Mike Posner "broke out" on this tour. The Timberlake-like singer, writer, and producer, who takes the stage alone with a microphone and sings to computerized music, is extensively interviewed. He seems destined for a successful career with a business-sense savvy and several hit singles as a result of Warped. He flies in and out of the tour while "finishing his album in L.A.". The do-it-yourself on a jet ethic.

Suicide Silence is more representative of Vans Warped Tour; a heavy metal outfit with a scowling sore throated-ed singer, Mitch Lucker, who transforms from menacing stage star to tattooed working-class joe when he's interviewed. He sees his career as a practical way to raise his daughter.

Finally there is Forever Came Calling, a band not signed to The Warped Tour, who follow the tour around the country in their modest van while selling their CD for $5 a pop. Their story of a band begging for attention, hoping for a big break on the stage, is the rock 'n' roll equivalent of Broadway's 42nd Street.

The camera work by Josh Salzmans glistens in sunny sky blue and is alive with excitement while capturing looming Texas thunderclouds threatening to close the show down. The entire film looks great.
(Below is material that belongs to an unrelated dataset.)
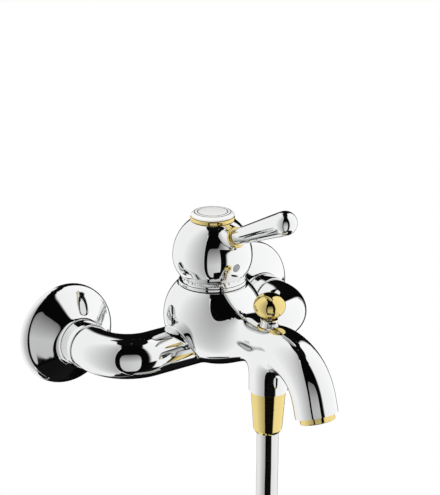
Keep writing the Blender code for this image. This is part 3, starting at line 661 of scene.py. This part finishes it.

             Mitch Lucker of Suicide Silence.
But No Room For Rockstars only skirts the issues and dynamics of The Warped Tour. It never tries to be anything more than a fly on the wall of the tour's lesser stages. Even brief interviews with the long haired, charismatic, ex-con stage manager, or the Santa Claus-looking tour bus driver, (the Warped tour's very first employee), outshone the musician's time in front of the camera. Rarely do rock 'n' roll acts have anything significant to say outside their performance.